On the Republican side, former Rep. Mike Rogers, who narrowly lost the 2024 Senate race to now-Sen. Elissa Slotkin, is running again. GOP Rep. Bill Huizenga is also expected to jump in the race.
Michigan is a perennial presidential battleground state: President Donald Trump won it in 2016, former Democratic President Joe Biden put the state back in the Democratic column in 2020 and Trump flipped it back in 2024. But over the last 30 years, the state has consistently elected Democrats to the Senate — the last time the state sent a Republican senator to Washington was 1994.
The state has long been a pipeline for women Democratic leaders, from former Sen. Debbie Stabenow and Rep. Debbie Dingell to Slotkin; Gov. Gretchen Whitmer, a potential 2028 presidential candidate; Attorney General Dana Nessel; Rep. Hillary Scholten; and prominent progressive Rep. Rashida Tlaib. Rep. Lisa McClain, the Republican Conference chair in the House, also hails from Michigan.

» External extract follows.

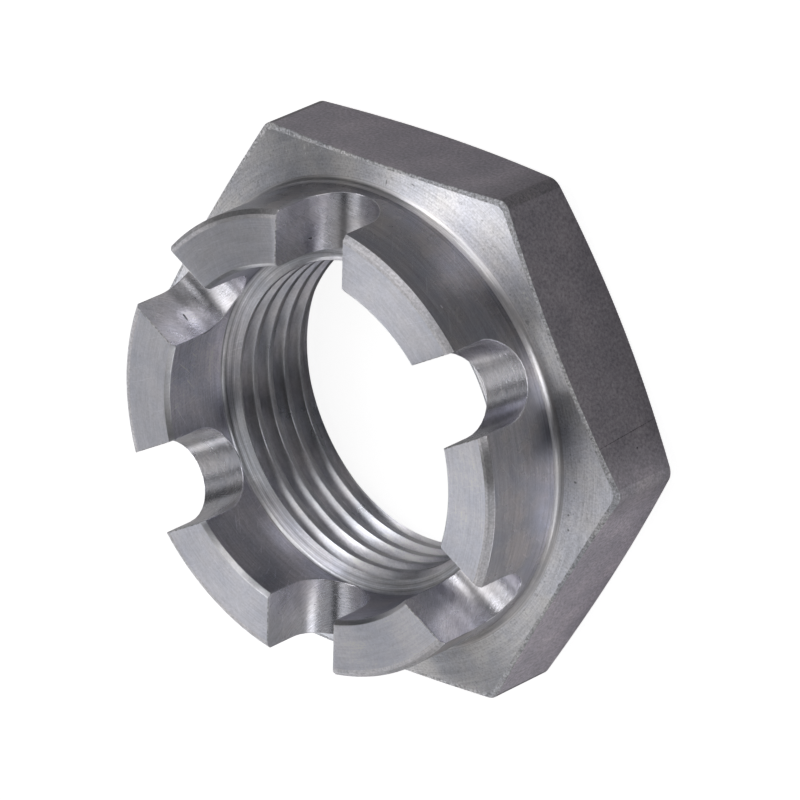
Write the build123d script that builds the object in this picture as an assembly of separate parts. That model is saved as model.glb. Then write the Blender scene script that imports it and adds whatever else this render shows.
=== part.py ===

If either Stevens or McMorrow wins the primary and the general, Michigan would add to the number of states represented in the Senate by two women simultaneously. There are currently four such states — Minnesota, New Hampshire, Nevada and Washington.
Republicans currently control the Senate by a three-seat majority, 53 to 47, and Senators serve six-year terms, meaning a third of the Senate is up every election cycle. For Democrats to win back the chamber in 2026, they’d need to hold competitive seats in states like Georgia and Michigan while flipping four GOP-held seats in Maine, North Carolina and even more Republican-leaning states like Ohio, Iowa, Nebraska and Texas.